While she agreed PCUSA could be more streamlined, the move to change denominations picked up momentum following the 2011 policy change towards gay clergy, according to her observations.
She questioned whether MPPC truly welcomes gay and lesbian members while simultaneously limiting how they can be involved.
Although the local church says the move is not about the ordination of gay clergy and instead is about their desire to expand, she said, "it sends a terrible message" to youth in the community about the church's openness to gay and lesbian people.
She suggested that $9 million would be better spent funding scholarships and buying food for those in need in the local community, than on changing denominations.
Ms. Laubscher, the church's communications director, said the theological conflicts are nothing new.

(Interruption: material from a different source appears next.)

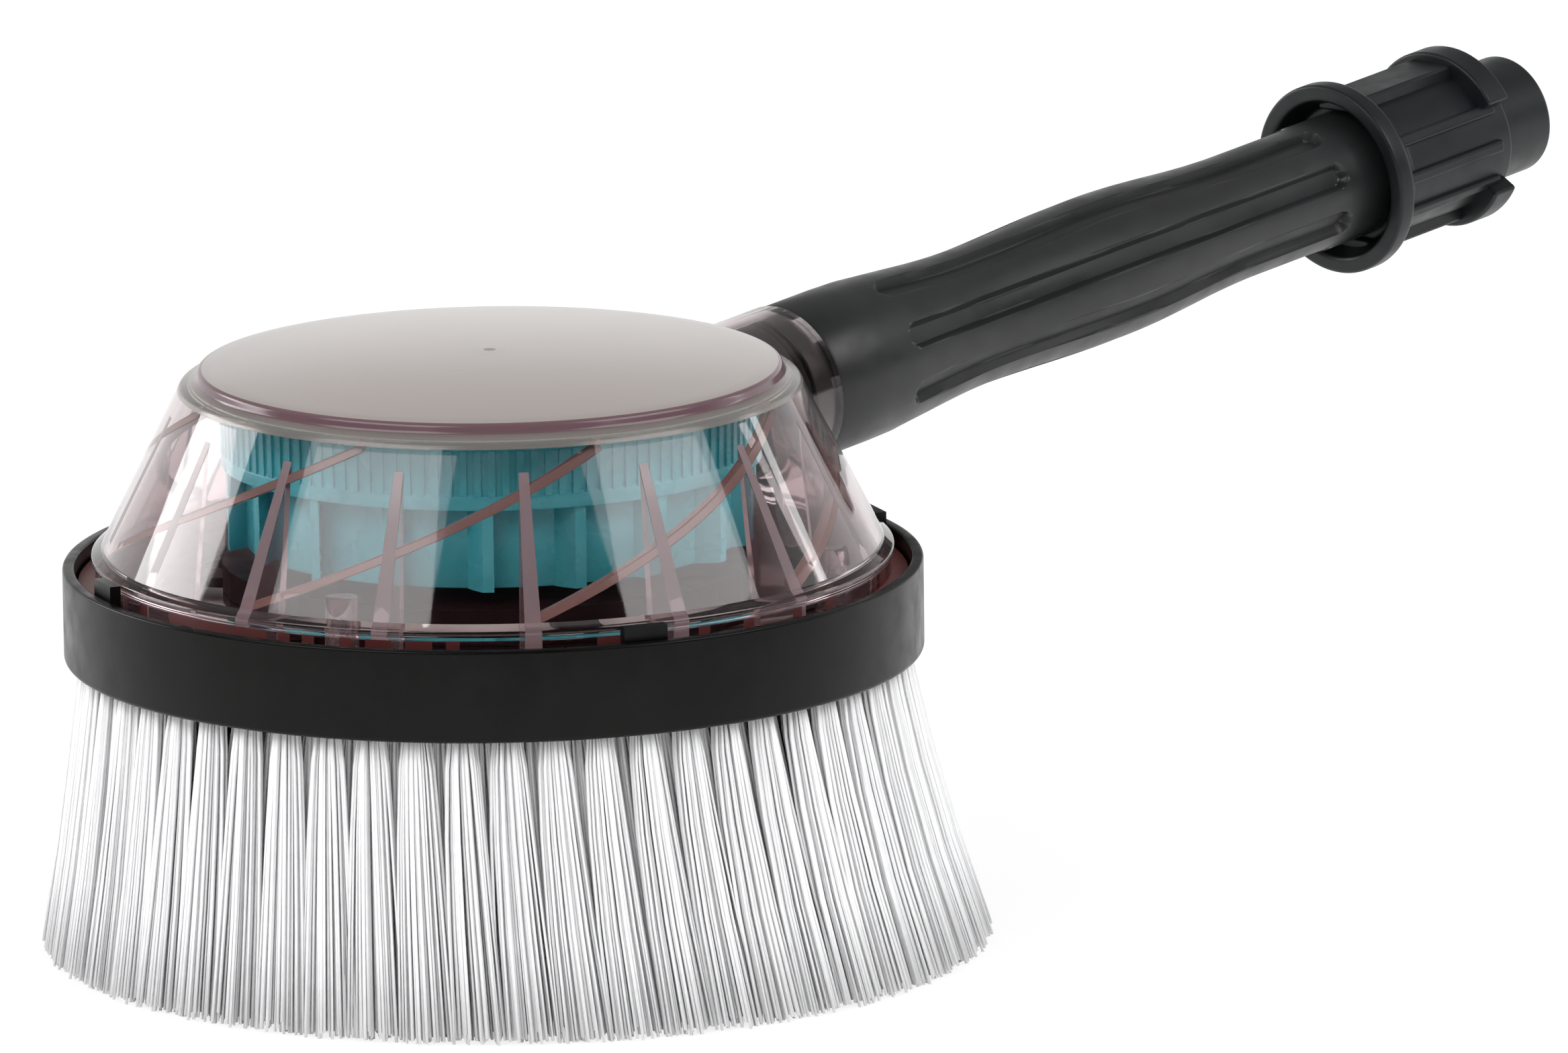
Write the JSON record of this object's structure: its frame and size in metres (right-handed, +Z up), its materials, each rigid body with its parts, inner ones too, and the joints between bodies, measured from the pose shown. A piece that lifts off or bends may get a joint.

"Disagreements within PCUSA and within MPPC on this will exist either way — and we want to be the kind of place where people who disagree can be in community together."
That is one reason why the argument over gay clergy would not be driving a change of organization, she said.
"Human sexuality is a vitally important facet of life, and conversations about it will and should continue long after the vote, but it is not related to the issue of MPPC's denominational affiliation," Ms. Laubscher said, noting that as a church, the congregation holds a wide range of views on many issues and that diversity is valued.
"We can only stay on mission by focusing on what holds us together, which is our faith in God. And we can only make the right decision for our church's affiliation by staying focused on our core reason for change, which is to best fulfill our mission. We hope that the decision before our congregation doesn't become a vehicle for, or referendum on, political or cultural issues."
That mission, she said, is to reach the Bay Area for Jesus. "We have the ways God has blessed us on the one hand. And then we have the great need of our community, and we feel this great desire to close the gap."